#### [INFORMATION PROVIDED]
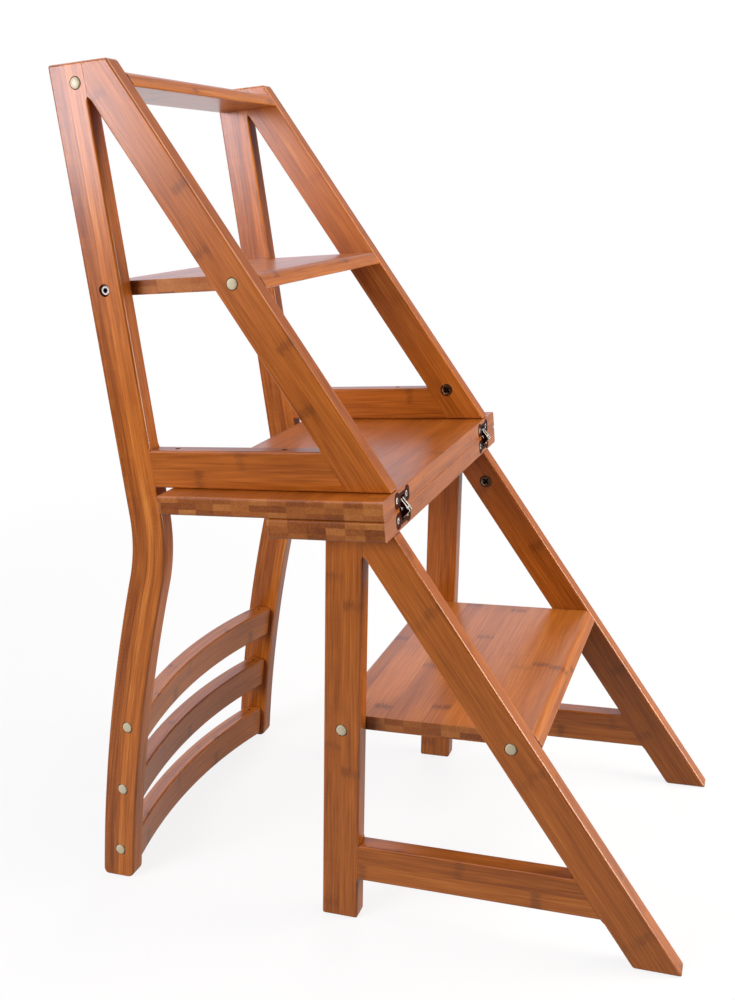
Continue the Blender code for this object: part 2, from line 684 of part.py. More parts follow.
def build_lower():
    """The half that stays: legs, diagonals, stretchers, seat board and low tread."""
    for label, side in SIDES.items():
        lower_leg(f"lower_leg_{label}", side)
        lower_diagonal(f"lower_diagonal_{label}", side)
        stretcher(f"stretcher_{label}", side)
        for name, _, x, z, shows in lower_fixings():
            fixing(f"{name}_{label}", x, z, shows, side)
        z = LOWER_SEAT_LOW - LOWER_NUT_DROP
        x = at(LOWER_DIAGONAL, z) - across(LOWER_DIAGONAL, NUT_FROM_FRONT)
        barrel_nut(f"nut_lower_{label}", x, z, side, None)
    seat = seat_board("seat_board_lower", LOWER_SEAT_DEPTH, False)
    tread("low_tread", LOW_TREAD_TOP, LEG_REAR, LOWER_DIAGONAL)
    return seat


def build_upper(pivot):
    """The half that folds: posts, diagonals, aprons, seat board, two treads and the back."""
    for label, side in SIDES.items():
        post(f"post_{label}", side, pivot)
        upper_diagonal(f"upper_diagonal_{label}", side, pivot)
        apron(f"apron_{label}", side, pivot)
        for name, _, x, z, shows in upper_fixings():
            fixing(f"{name}_{label}", x, z, shows, side, pivot)
        z = UPPER_SEAT_TOP + UPPER_NUT_RISE
        x = at(UPPER_DIAGONAL, z) - across(UPPER_DIAGONAL, NUT_FROM_FRONT)
        barrel_nut(f"nut_upper_{label}", x, z, side, pivot)
    for name, z, x, lean in slats():
        slat(name, z, x, lean, pivot)
    tread("mid_tread", MID_TREAD_TOP, POST_REAR, UPPER_DIAGONAL, pivot)
    tread("top_tread", TOP_TREAD_TOP, POST_REAR, UPPER_DIAGONAL, pivot)
    return seat_board("seat_board_upper", UPPER_SEAT_DEPTH, True, pivot)


def build_hinges(seats, fold):
    """Two concealed hinges: a leaf and two screws in each seat board, and the links between."""
    for label, side in SIDES.items():
        y = side * HINGE_Y
        for half, upper, pivot in (("lower", False, None), ("upper", True, fold)):
            hinge_leaf(f"hinge_leaf_{half}_{label}", y, upper, pivot)
            cut(seats[half], pilot_holes(y, 1 if upper else -1), pivot)
            for end in (-1, 1):
                hinge_screw(f"hinge_screw_{half}_{label}_{(end + 3) // 2}", y, end, upper, pivot)
        links = bpy.data.objects.new(f"link_axis_{label}", None)
        links.location = (SEAM_X, 0, SEAM_HEIGHT)
        bpy.context.scene.collection.objects.link(links)
        hinge_links(f"hinge_links_{label}", y, links)


def main():
    for obj in list(bpy.data.objects):
        bpy.data.objects.remove(obj)
    for name, (colour, roughness, metallic) in FINISH_SHARES.items():
        finish = bpy.data.materials.new(name)
        finish.use_nodes = True
        surface = finish.node_tree.nodes["Principled BSDF"]
        surface.inputs["Base Color"].default_value = colour
        surface.inputs["Roughness"].default_value = roughness
        surface.inputs["Metallic"].default_value = metallic
    fold = bpy.data.objects.new("fold_axis", None)
    fold.location = (SEAM_X, 0, SEAM_HEIGHT)
    bpy.context.scene.collection.objects.link(fold)
    seats = {"lower": build_lower(), "upper": build_upper(fold)}
    build_hinges(seats, fold)


main()
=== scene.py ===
# %% [markdown]
# # A library step chair in carbonised bamboo
# The object is a ladder of three treads and a seat. Its upper half folds over the seat's front
# edge and makes a dining chair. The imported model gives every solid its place, and this script
# puts the finished surfaces there: boards with eased edges and bamboo strips, bowed slats,
# plastic caps and steel hinges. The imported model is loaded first, because it is the frame that
# every later piece has to fit.

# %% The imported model
import math

import bpy
import numpy as np
from mathutils import Matrix, Vector


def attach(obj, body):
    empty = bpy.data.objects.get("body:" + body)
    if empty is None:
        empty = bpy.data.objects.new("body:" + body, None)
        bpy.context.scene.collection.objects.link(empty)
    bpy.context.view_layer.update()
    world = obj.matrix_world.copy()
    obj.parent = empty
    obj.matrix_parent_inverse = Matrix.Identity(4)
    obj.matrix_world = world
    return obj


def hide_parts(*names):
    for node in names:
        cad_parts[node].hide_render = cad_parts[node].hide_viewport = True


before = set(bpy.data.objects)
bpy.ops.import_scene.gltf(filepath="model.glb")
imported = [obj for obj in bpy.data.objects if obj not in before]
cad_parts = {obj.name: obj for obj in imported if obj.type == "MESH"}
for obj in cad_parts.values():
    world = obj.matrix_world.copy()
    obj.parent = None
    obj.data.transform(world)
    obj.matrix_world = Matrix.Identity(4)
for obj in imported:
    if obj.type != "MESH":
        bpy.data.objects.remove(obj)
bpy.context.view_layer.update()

# %% [markdown]
# ## Sizes
# A furniture maker works in millimetres, so every size below is in millimetres, and one factor
# turns a finished mesh to metres. x points to the climbing side, y runs from the near frame to
# the far one, and z is the height. Every corner could be typed in by hand. Instead a few
# driving sizes give the rest, starting from the seam, where the two seat boards meet.

# %% Driving sizes
MM = 0.001
SEAM_X, SEAM_Z, TOP_Z = 72.0, 450.0, 900.0
GAP = 0.3  # between the two halves, and round what is let into a board
FRONT_X = SEAM_X - GAP / 2  # the front edge of both seat boards
SEAT_THICK, TREAD_THICK, BOARD_WIDE = 20.0, 15.0, 40.0
INNER_Y, OUTER_Y = 162.0, 182.0  # the two faces of a side frame
BETWEEN = INNER_Y - GAP  # half the length of a tread or a slat
SIDES = {"near": -1, "far": 1}
UPPER_SEAT_TOP = SEAM_Z + GAP / 2 + SEAT_THICK
LOWER_SEAT_LOW = SEAM_Z - GAP / 2 - SEAT_THICK
RAIL_LOW, LEG_TOP = UPPER_SEAT_TOP + GAP, LOWER_SEAT_LOW - GAP
print("seat boards from", LOWER_SEAT_LOW, "to", UPPER_SEAT_TOP, "mm high")

# %% [markdown]
# ## Leaning boards
# Seen from the side, most of the frame's boards lean. An edge could be two end points, but then
# every joint would need its own sum. Here an edge is a pair: its x at floor height, and its
# lean in mm of x for each mm of height. Moved square to itself, it gives the board's other edge.

# %% Edges that lean
POST_BACK, POST_LEAN = 260.2, -0.065  # the post's front edge behind the seam, at the seam's height
DIAGONAL_AHEAD = 28.5  # the upper diagonal's front edge ahead of the post's, at the top
NEST_GAP = 3.0  # in the chair the two pairs of diagonals stand this far apart
LEG_BACK, LEG_LEAN = 76.0, 0.0983  # the middle leg's front edge behind the seam, at the floor


def at(edge, z):
    """x of a leaning edge at height z: its x at the floor plus its lean times z."""
    return edge[0] + edge[1] * z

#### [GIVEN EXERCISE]
Only the lines from the one containing "fold.location = (SEAM_X, 0, SEAM_HEIGHT)" through the one containing "obj.data.transform(world)" are to be retyped, both boundary lines included, with no other material.

#### [THE RESPONSE]
    fold.location = (SEAM_X, 0, SEAM_HEIGHT)
    bpy.context.scene.collection.objects.link(fold)
    seats = {"lower": build_lower(), "upper": build_upper(fold)}
    build_hinges(seats, fold)


main()
=== scene.py ===
# %% [markdown]
# # A library step chair in carbonised bamboo
# The object is a ladder of three treads and a seat. Its upper half folds over the seat's front
# edge and makes a dining chair. The imported model gives every solid its place, and this script
# puts the finished surfaces there: boards with eased edges and bamboo strips, bowed slats,
# plastic caps and steel hinges. The imported model is loaded first, because it is the frame that
# every later piece has to fit.

# %% The imported model
import math

import bpy
import numpy as np
from mathutils import Matrix, Vector


def attach(obj, body):
    empty = bpy.data.objects.get("body:" + body)
    if empty is None:
        empty = bpy.data.objects.new("body:" + body, None)
        bpy.context.scene.collection.objects.link(empty)
    bpy.context.view_layer.update()
    world = obj.matrix_world.copy()
    obj.parent = empty
    obj.matrix_parent_inverse = Matrix.Identity(4)
    obj.matrix_world = world
    return obj


def hide_parts(*names):
    for node in names:
        cad_parts[node].hide_render = cad_parts[node].hide_viewport = True


before = set(bpy.data.objects)
bpy.ops.import_scene.gltf(filepath="model.glb")
imported = [obj for obj in bpy.data.objects if obj not in before]
cad_parts = {obj.name: obj for obj in imported if obj.type == "MESH"}
for obj in cad_parts.values():
    world = obj.matrix_world.copy()
    obj.parent = None
    obj.data.transform(world)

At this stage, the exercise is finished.